The pandemic may have brought many businesses to their knees, but for the tech sector, it was a boon. It accelerated changes to the way we use technology in our work and personal lives, and this, plus a low-interest rate environment, drove higher levels of expectations, investment, and valuations. The world’s biggest tech companies even enjoyed combined revenues in excess of $1.4tn in 2021.
But it wasn’t to last. When it became clear that increased adoption of tech tools was partly just demand pulled forward by the pandemic rather than an overall structural shift, long-term expectations for interest rates corrected (to name two potential causes) purse strings tightened and valuations started to fall.
Now that post-pandemic reality is setting in, the bubble has burst. The tech-dominated Nasdaq Composite Index just recorded its worst first half of any year, ever. One venture capitalist Tomasz Tungus has estimated tech startups should prepare for a 21 per cent slowdown this year. There will be more lay-offs, investors will get burned, and good businesses will fail – particularly those that were scaling rapidly and deploying significant capital to maximise revenue growth with the expectation (reasonable at the time) that more would be available.

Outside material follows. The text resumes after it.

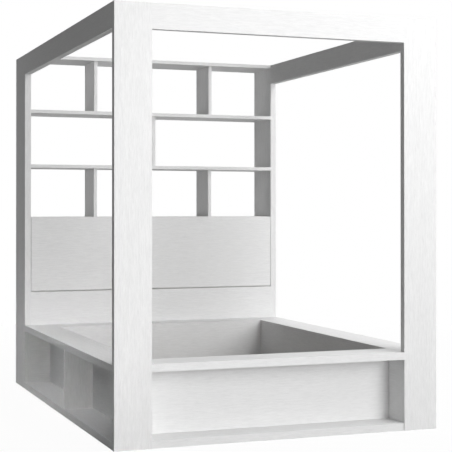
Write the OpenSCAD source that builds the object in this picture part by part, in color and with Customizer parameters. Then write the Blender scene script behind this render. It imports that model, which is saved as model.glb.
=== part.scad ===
/* [Mattress well] */
// Width of the mattress that the well takes
mattress_w = 1600; // [1400:10:1800]
// Length of the mattress that the well takes
mattress_l = 2000; // [1900:10:2200]
// Gap between the mattress and the well wall on each side
side_gap = 1; // [1:1:10]
// Gap between the mattress and the well wall at each end
end_gap = 8; // [2:1:20]
// Height of the slat crowns above the floor
slat_crown_z = 195; // [185:5:230]

/* [Boards] */
// Height of the whole bed
bed_h = 2500; // [2400:10:2700]
// Thickness of the posts, canopy rails, rims, niche floors and bookcase sides
board_t = 45; // [38:1:55]
// Thickness of the shelves and the bookcase top
shelf_t = 25; // [22:1:32]
// Thickness of the well walls and the niche dividers
wall_t = 28; // [22:1:34]
// Thickness of the bookcase dividers and partitions
divider_t = 25; // [16:1:28]
// Thickness of the flap and of the base panel below it
front_t = 22; // [20:1:30]
// Thickness of the compartment's back panel
back_t = 8; // [5:1:12]

/* [Portal and platform] */
// Width of each foot post, and of the rim that lines up with it
post_w = 220; // [180:5:260]
// Height of the canopy beam and rails
beam_h = 148; // [110:2:200]
// Height of the rim's top face above the floor
rim_top_z = 474; // [440:2:520]
// Depth of the ledge between the well and the bookcase
ledge_d = 209; // [150:1:260]
// Setback of the foot niche floor's front edge from the posts' faces
floor_setback = 6; // [0:1:12]
// Clear length of the front niche on each side
front_niche_l = 1141; // [900:1:1300]

/* [Bookcase] */
// Depth of the bookcase
bookcase_d = 343; // [300:1:420]
// Clear height of the top row of cells
top_row_h = 386; // [330:1:420]
// Clear height of the middle row of cells
middle_row_h = 386; // [330:1:420]
// Clear height of the low row of cells
low_row_h = 369; // [330:1:420]
// Clear width of the outer cells in the top and low rows
outer_cell_w = 496; // [400:1:600]
// Setback of the dividers' front edges from the sides' front edges
divider_front_inset = 33; // [0:1:60]
// Setback of the dividers' back edges from the sides' back edges
divider_back_inset = 24; // [0:1:40]

/* [Flap] */
// Height of the flap
flap_h = 558; // [480:1:600]
// Shadow gap at the flap's ends and below it
shadow_gap = 3; // [2:0.5:4]
// Drop of the flap's top edge below the compartment shelf's top face
top_gap = 2; // [1:0.5:4]
// Finger gap between the flap and the compartment shelf
grip_gap = 22; // [18:1:35]
// Diameter of the pivot pins
pivot_pin_d = 8; // [6:0.5:8]
// Outer diameter of the pivot bushes
bush_d = 12; // [11:0.5:13]
// Length of the pivot bushes
bush_l = 18; // [14:1:24]
// Depth of each pivot pin inside the flap
pin_depth = 32; // [25:1:45]
// Diameter of the stop pins
stop_pin_d = 6; // [5:0.5:7]
// Distance from the pivot axis to a stop pin
stop_r = 40; // [36:1:50]
// Thickness of the stop plates and stop arms
plate_t = 3; // [2:0.5:4]

/* [Slat base] */
// Number of slats in each half
slat_count = 15; // [12:1:18]
// Width of a slat
slat_w = 68; // [50:1:80]
// Thickness of a slat
slat_t = 9; // [7:0.5:12]
// Rise of a slat from its ends to its crown
slat_rise = 12; // [8:1:16]
// Wall of the caps that hold the slat ends
cap_t = 4; // [3:0.5:5]
// Length of a slat end inside its cap
cap_grip = 32; // [25:1:34]
// Width of the side cleats
cleat_w = 45; // [42:1:60]
// Height of the side cleats
cleat_h = 45; // [35:1:60]
// Width of the centre beam
centre_beam_w = 100; // [90:2:130]
// Height of the centre beam
centre_beam_h = 60; // [45:1:75]
// Largest diameter of the beam's legs
leg_d = 50; // [44:1:60]

/* [Hidden] */
$fn = 64;
// Clearance of a part that moves or fits beside another
fit = 0.3;
// Clearance all round a pin that turns in its bush
run = 0.1;
// Clearance of a pressed or glued part in its bore, on the diameter
press = 0.2;
// Overshoot of a cut past the face that it opens
over = 1;
// Facets of the wide circles that bend the slats
wide_fn = 720;

well_w = mattress_w + 2 * side_gap;
well_l = mattress_l + 2 * end_gap;
bed_w = well_w + 2 * post_w;
bed_l = post_w + well_l + ledge_d + bookcase_d;

// Planes across the bed, measured from its middle
well_x = well_w / 2;
wall_x = well_x + wall_t;
outer_x = bed_w / 2;
case_x = outer_x - board_t;
divider_x = case_x - outer_cell_w - divider_t / 2;

// Planes along the bed, from the foot to the head
foot_y = -bed_l / 2;
post_back_y = foot_y + board_t;
well_foot_y = foot_y + post_w;
well_head_y = well_foot_y + well_l;
case_y = well_head_y + ledge_d;
head_y = case_y + bookcase_d;
niche_divider_y = post_back_y + front_niche_l;
divider_front_y = case_y + divider_front_inset;
divider_back_y = head_y - divider_back_inset;

// Heights above the floor
rim_low_z = rim_top_z - board_t;
canopy_z = bed_h - beam_h;
upper_shelf_z = bed_h - shelf_t - top_row_h;
middle_shelf_z = upper_shelf_z - shelf_t - middle_row_h;
low_shelf_z = middle_shelf_z - shelf_t - low_row_h;
flap_top_z = low_shelf_z - top_gap;
flap_low_z = flap_top_z - flap_h;
panel_top_z = flap_low_z - shadow_gap;

// The flap turns about the centre of its rounded lower edge
pivot_y = case_y + front_t / 2;
pivot_z = flap_low_z + front_t / 2;
flap_back_y = case_y + front_t;
shelf_front_y = flap_back_y + grip_gap;

// Stop fitting at each end of the flap
slot_w = stop_pin_d + 2 * fit;
slot_depth = 5;
plate_edge = 8;
plate_r = stop_r + slot_w / 2 + plate_edge;
arm_gap = 4;
arm_tab_w = 40;
arm_tab_h = 60;
arm_low = 9;
arm_end_r = 9;
arm_hole_d = 4.5;
// Screw holes in the tab, as shares of its width and height
arm_hole_places = [[0.3, 0.2], [0.3, 0.8], [0.65, 0.5]];
plate_hole_d = 3.5;
plate_hole_r = 0.58 * stop_r;
plate_hole_turns = [20, 70];

// Back panel of the compartment, held in grooves
groove = 8;
back_inset = 20;
back_y = head_y - back_inset - back_t;

// Magnetic catches under the compartment shelf
catch_w = 46;
catch_l = 58;
catch_h = 15;
catch_x = case_x - outer_cell_w / 2;
pole_t = 2.5;
pole_w = 34;
pole_out = 3;
strike_t = 1.5;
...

But as painful as this downturn will be, it does at least present us, as an industry, with an opportunity to return to good sense. The supply side pressures of significant investor cash plus historically high valuations created market conditions that allowed for sloppiness and complacency.

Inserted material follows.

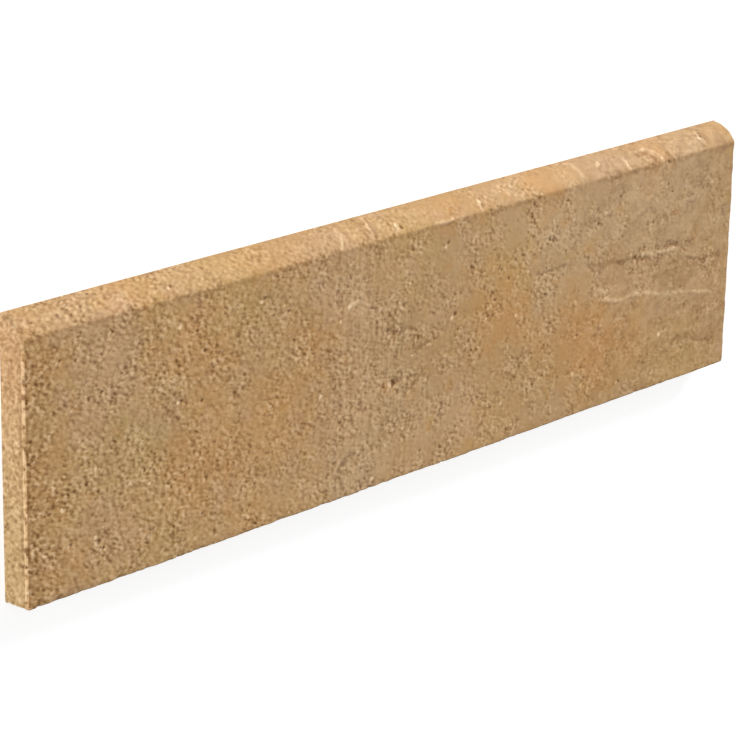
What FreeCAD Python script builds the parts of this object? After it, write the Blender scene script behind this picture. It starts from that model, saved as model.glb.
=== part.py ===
"""Bullnose skirting tile: one pressed and fired ceramic piece, 300 x 80 x 9 mm.

The tile lies on its back with its face up. X runs along the wall, +Y is up the wall,
towards the rounded nose, and Z goes from the back (0) to the face. The origin is the
centre of the back. The nose is one arc, square to the back at the top of the tile,
and it meets the flat face a little below the top in a visible, slightly eased line.
Every edge that shows has a small arris, also round the nose at both ends. The back
has the rows of shallow pressed keys that adhesive grips, inside a plain rim.
"""

import FreeCAD, Part
import math
import os
import Sketcher

DRIVING_SIZES = (
    ("tile_length", 300.0, "along the wall, end to end"),
    ("tile_height", 80.0, "up the wall, bottom edge to top of nose"),
    ("tile_thickness", 9.0, "back to face"),
    ("nose_drop", 5.4, "how far below the top the nose meets the face"),
    ("crease_radius", 2.0, "easing of the line where nose and face meet"),
    ("arris_radius", 0.5, "rounding of the foot's and the ends' edges"),
    ("key_width", 5.0, "width of one key in the back"),
    ("key_depth", 0.6, "depth of the keys"),
    ("key_pitch", 8.0, "centre to centre of the rows of keys"),
    ("key_rim", 9.0, "plain rim round the keys"),
)

# As many rows of keys as fit between the rims at the stated pitch.
ROW_COUNT = (
    "(floor((sizes.tile_height - 2 * sizes.key_rim - sizes.key_width)"
    " / sizes.key_pitch) + 1)"
)

# How near two lengths must be to count as the same, when edges are picked out.
SAME = 1e-4

doc = FreeCAD.newDocument("skirting_tile")


def make_sheet():
    """The driving dimensions, each in its own cell with an alias."""
    cells = doc.addObject("Spreadsheet::Sheet", "sizes")
    for row, (alias, value, note) in enumerate(DRIVING_SIZES, start=1):
        cells.set(f"A{row}", alias)
        cells.set(f"B{row}", str(value))
        cells.set(f"C{row}", note)
        cells.setAlias(f"B{row}", alias)
    doc.recompute()
    return cells


def origin_feature(body, role):
    """One of the body's own origin planes or axes, by its role."""
    return next(f for f in body.Origin.OriginFeatures if f.Role == role)


def sketch_on(body, role, name):
    """A new sketch of the body on one of its origin planes."""
    sketch = body.newObject("Sketcher::SketchObject", name)
    sketch.AttachmentSupport = [(origin_feature(body, role), "")]
    sketch.MapMode = "FlatFace"
    return sketch


def bind(sketch, constraint, name, expression):
    """Adds a dimension to the sketch, names it and ties it to the sheet."""
    index = sketch.addConstraint(constraint)
    sketch.renameConstraint(index, name)
    sketch.setExpression(f"Constraints.{name}", expression)


def section_sketch(body):
    """The tile's section on the YZ plane: sketch x is the tile's Y, sketch y its Z."""
    half = sizes.tile_height / 2
    thick = sizes.tile_thickness
    drop = sizes.nose_drop
    radius = (thick**2 + drop**2) / (2 * drop)
    sketch = sketch_on(body, "YZ_Plane", "section")
    back_foot = FreeCAD.Vector(-half, 0, 0)
    face_foot = FreeCAD.Vector(-half, thick, 0)
    face_top = FreeCAD.Vector(half - drop, thick, 0)
    back_top = FreeCAD.Vector(half, 0, 0)
    nose_centre = FreeCAD.Vector(half - radius, 0, 0)
    back = sketch.addGeometry(Part.LineSegment(back_top, back_foot))
    foot = sketch.addGeometry(Part.LineSegment(back_foot, face_foot))
    face = sketch.addGeometry(Part.LineSegment(face_foot, face_top))
    turn = math.atan2(thick, radius - drop)
    circle = Part.Circle(nose_centre, FreeCAD.Vector(0, 0, 1), radius)
    nose = sketch.addGeometry(Part.ArcOfCircle(circle, 0, turn))
    start, end, centre = 1, 2, 3
    sketch.addConstraint(
        [
            Sketcher.Constraint("Coincident", back, end, foot, start),
            Sketcher.Constraint("Coincident", foot, end, face, start),
            Sketcher.Constraint("Coincident", face, end, nose, end),
            Sketcher.Constraint("Coincident", nose, start, back, start),
            Sketcher.Constraint("PointOnObject", back, start, -1),
            Sketcher.Constraint("Symmetric", back, start, back, end, -1, 1),
            Sketcher.Constraint("Vertical", foot),
            Sketcher.Constraint("Horizontal", face),
            Sketcher.Constraint("PointOnObject", nose, centre, -1),
        ]
    )
    height = Sketcher.Constraint("DistanceX", back, end, back, start, 2 * half)
    bind(sketch, height, "height", "sizes.tile_height")
    thickness = Sketcher.Constraint("DistanceY", foot, start, foot, end, thick)
    bind(sketch, thickness, "thickness", "sizes.tile_thickness")
    nose_reach = Sketcher.Constraint("DistanceX", face, end, nose, start, drop)
    bind(sketch, nose_reach, "nose_drop", "sizes.nose_drop")
    return sketch


def add_blank(body):
    """The section drawn out along the wall."""
    blank = body.newObject("PartDesign::Pad", "blank")
    blank.Profile = section_sketch(body)
    blank.Midplane = True
    blank.setExpression("Length", "sizes.tile_length")
    doc.recompute()
    return blank


def edges_where(shape, wanted):
    """Names of the shape's edges whose end points, taken together, pass a test."""
    names = []
    for number, edge in enumerate(shape.Edges, start=1):
        if wanted([vertex.Point for vertex in edge.Vertexes]):
            names.append(f"Edge{number}")
    return names


def add_rounding(body, base, name, edges, radius):
    """A fillet of the base's named edges, tied to one of the driving sizes."""
    fillet = body.newObject("PartDesign::Fillet", name)
    fillet.Base = (base, edges)
    fillet.setExpression("Radius", radius)
    doc.recompute()
    return fillet


def ease_crease(body, blank):
    """The line along the tile where the nose meets the face, eased a little."""
    crease_y = sizes.tile_height / 2 - sizes.nose_drop

    def on_crease(ends):
        level = all(abs(p.z - sizes.tile_thickness) < SAME for p in ends)
        return level and all(abs(p.y - crease_y) < SAME for p in ends)

    edges = edges_where(blank.Shape, on_crease)
    return add_rounding(body, blank, "crease", edges, "sizes.crease_radius")


def add_arris(body, eased):
    """The small rounding of every edge that shows: all round both ends, and the foot.

    Only the edges of the back stay sharp.
    """
    half_length = sizes.tile_length / 2
    half_height = sizes.tile_height / 2

    def at_end(ends):
        on_back = all(abs(p.z) < SAME for p in ends)
        return all(abs(abs(p.x) - half_length) < SAME for p in ends) and not on_back

    def at_foot(ends):
        level = all(abs(p.z - sizes.tile_thickness) < SAME for p in ends)
        return level and all(abs(p.y + half_height) < SAME for p in ends)

    def along_tile(ends):
        return abs(ends[0].x - ends[-1].x) > SAME

    edges = edges_where(
        eased.Shape,
        lambda ends: at_foot(ends) or (at_end(ends) and not along_tile(ends)),
    )
    return add_rounding(body, eased, "arris", edges, "sizes.arris_radius")


def key_sketch(body):
    """One key on the back, the bottom row's: a slot with round ends, along X."""
    reach = sizes.tile_length / 2 - sizes.key_rim - sizes.key_width / 2
    free = sizes.tile_height - 2 * sizes.key_rim - sizes.key_width
    row_y = -math.floor(free / sizes.key_pitch) / 2 * sizes.key_pitch
    radius = sizes.key_width / 2
    sketch = sketch_on(body, "XY_Plane", "key_outline")
    up = FreeCAD.Vector(0, 0, 1)
    left = FreeCAD.Vector(-reach, row_y, 0)
    right = FreeCAD.Vector(reach, row_y, 0)
    side = FreeCAD.Vector(0, radius, 0)
    quarter = math.pi / 2
    left_end = Part.ArcOfCircle(Part.Circle(left, up, radius), quarter, 3 * quarter)
    right_end = Part.ArcOfCircle(Part.Circle(right, up, radius), -quarter, quarter)
    lower = sketch.addGeometry(Part.LineSegment(left - side, right - side))
    west = sketch.addGeometry(left_end)
    east = sketch.addGeometry(right_end)
    upper = sketch.addGeometry(Part.LineSegment(right + side, left + side))
    start, end, centre = 1, 2, 3
    sketch.addConstraint(
        [
            Sketcher.Constraint("Tangent", lower, end, east, start),
            Sketcher.Constraint("Tangent", east, end, upper, start),
            Sketcher.Constraint("Tangent", upper, end, west, start),
            Sketcher.Constraint("Tangent", west, end, lower, start),
            Sketcher.Constraint("Equal", west, east),
            Sketcher.Constraint("Symmetric", west, centre, east, centre, -2),
        ]
    )
    width = Sketcher.Constraint("Radius", east, radius)
    bind(sketch, width, "end_radius", "sizes.key_width / 2")
    spread = Sketcher.Constraint("DistanceX", west, centre, east, centre, 2 * reach)
    length = "sizes.tile_length - 2 * sizes.key_rim - sizes.key_width"
    bind(sketch, spread, "centres", length)
    row = Sketcher.Constraint("DistanceY", east, centre, -1, 1, -row_y)
    bind(sketch, row, "row", f"({ROW_COUNT} - 1) / 2 * sizes.key_pitch")
    return sketch


def add_keys(body):
    """The rows of keys in the back, one pocket repeated up the tile."""
    key = body.newObject("PartDesign::Pocket", "key")
    key.Profile = key_sketch(body)
    key.Reversed = True
    key.setExpression("Length", "sizes.key_depth")
    doc.recompute()
    rows = body.newObject("PartDesign::LinearPattern", "keys")
    rows.Originals = [key]
    rows.Direction = (origin_feature(body, "Y_Axis"), [""])
    rows.setExpression("Occurrences", ROW_COUNT)
    rows.setExpression("Length", f"({ROW_COUNT} - 1) * sizes.key_pitch")
    body.Tip = rows
    doc.recompute()
    return rows


def check_document(body):
    """Stops if any object failed, or if an edge or the keys took nothing off."""
    for item in doc.Objects:
        if "Invalid" in item.State or "Error" in item.State:
            raise RuntimeError(f"{item.Label} failed: {item.State}")
    stages = ("blank", "crease", "arris", "key", "keys")
    volumes = [doc.getObject(stage).Shape.Volume for stage in stages]
    if volumes != sorted(volumes, reverse=True) or len(set(volumes)) < len(volumes):
        raise RuntimeError(f"{body.Label}: a cut took nothing off: {volumes}")


def write_part(body):
    """Checks the finished solid and writes it under the body's label."""
    shape = body.Shape
    if shape.isNull() or not shape.isValid() or len(shape.Solids) != 1:
        raise RuntimeError(f"{body.Label} is not one valid solid")
    os.makedirs("parts", exist_ok=True)
    shape.exportStep(f"parts/{body.Label}.step")
    box = shape.optimalBoundingBox(True, False)
    print(f"{body.Label}: {box.XLength:.2f} x {box.YLength:.2f} x {box.ZLength:.2f} mm")
    print(f"volume {shape.Volume / 1000:.2f} cm3, {len(shape.Faces)} faces")


sizes = make_sheet()
tile = doc.addObject("PartDesign::Body", "skirting_tile")
tile.Label = "skirting_tile"
tile_blank = add_blank(tile)
tile_eased = ease_crease(tile, tile_blank)
add_arris(tile, tile_eased)
add_keys(tile)
check_document(tile)
write_part(tile)
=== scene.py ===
"""A bullnose skirting tile of fired clay, with the sandy, rubbed face of old terracotta.

The tile lies on its back with its face up. X runs along the wall, +Y up the wall to the
rounded nose, and Z from the back to the face. Lengths are in millimetres where a name
doesn't say otherwise, and the finished mesh is in metres.
"""

import math
from collections import namedtuple

import bmesh
import bpy
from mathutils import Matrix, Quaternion, Vector


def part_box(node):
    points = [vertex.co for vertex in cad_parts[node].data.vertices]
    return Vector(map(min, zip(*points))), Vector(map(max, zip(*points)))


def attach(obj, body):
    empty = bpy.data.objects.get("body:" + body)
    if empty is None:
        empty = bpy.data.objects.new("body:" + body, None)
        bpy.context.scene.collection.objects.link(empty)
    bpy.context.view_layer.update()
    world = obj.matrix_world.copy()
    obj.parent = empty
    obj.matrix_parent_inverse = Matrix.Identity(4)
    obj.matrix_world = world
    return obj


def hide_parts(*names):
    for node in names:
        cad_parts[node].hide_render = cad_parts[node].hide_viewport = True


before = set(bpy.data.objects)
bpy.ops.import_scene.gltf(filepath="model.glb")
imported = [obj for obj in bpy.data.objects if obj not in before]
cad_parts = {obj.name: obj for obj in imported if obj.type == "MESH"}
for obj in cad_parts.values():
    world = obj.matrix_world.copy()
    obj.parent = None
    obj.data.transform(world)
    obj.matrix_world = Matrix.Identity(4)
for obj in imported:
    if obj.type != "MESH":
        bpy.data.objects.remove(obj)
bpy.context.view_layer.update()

MM = 0.001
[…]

A correction gives us the chance to refocus on the fundamentals of building profitable, sustainable businesses. The dot com bust of the early 2000s is an instructive comparison; it delivered a painful shakeout and reset that laid the foundations for the surging growth in tech that followed.

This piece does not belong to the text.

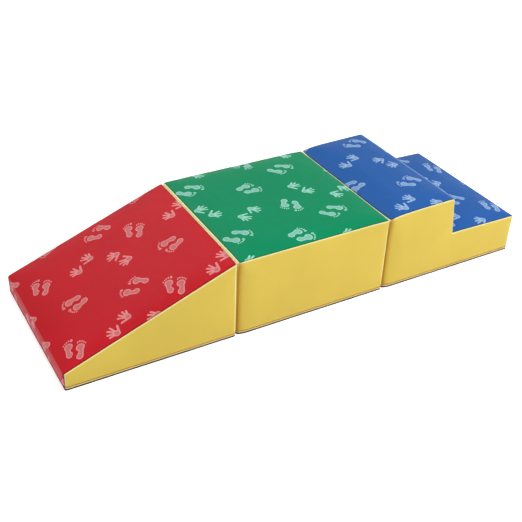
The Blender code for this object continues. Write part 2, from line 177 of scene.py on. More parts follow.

Corrections also create opportunities for agile innovators who can find new ways to add value to the ecosystem in the face of budget cuts, stagnating software subscriptions, and dwindling profits. Vendors that can help drive up revenues, reduce costs, or eliminate risk will have a great value proposition in this environment. Tech companies that can support the broader pandemic recovery will also do well, for example, those who can help deliver resilient supply chains of the future.
Overall, we’ll inevitably see a flight to quality and a resetting of expectations for investors, founders, and employees. As businesses fail, talent and capital will return to the pool with a renewed outlook, and industry participants will be more likely to do the right things for the right reasons.
We will also see more businesses embrace positive pandemic-related changes that create opportunities to build healthy, happy places to work, with a particular focus on the revolution in remote working. The benefits of this approach are already apparent. Spotify, for example, boasted a 15 per cent reduction in attrition rates against pre-pandemic levels after implementing its ‘work from anywhere’ initiative last year.
While the current situation is grim in the short term, we should be hopeful for the future. The fundamentals are still there, and software is still eating the world. There will, unfortunately, be casualties but, ultimately this is a process of rebirth and renewal that will see the tech ecosystem emerge stronger than ever.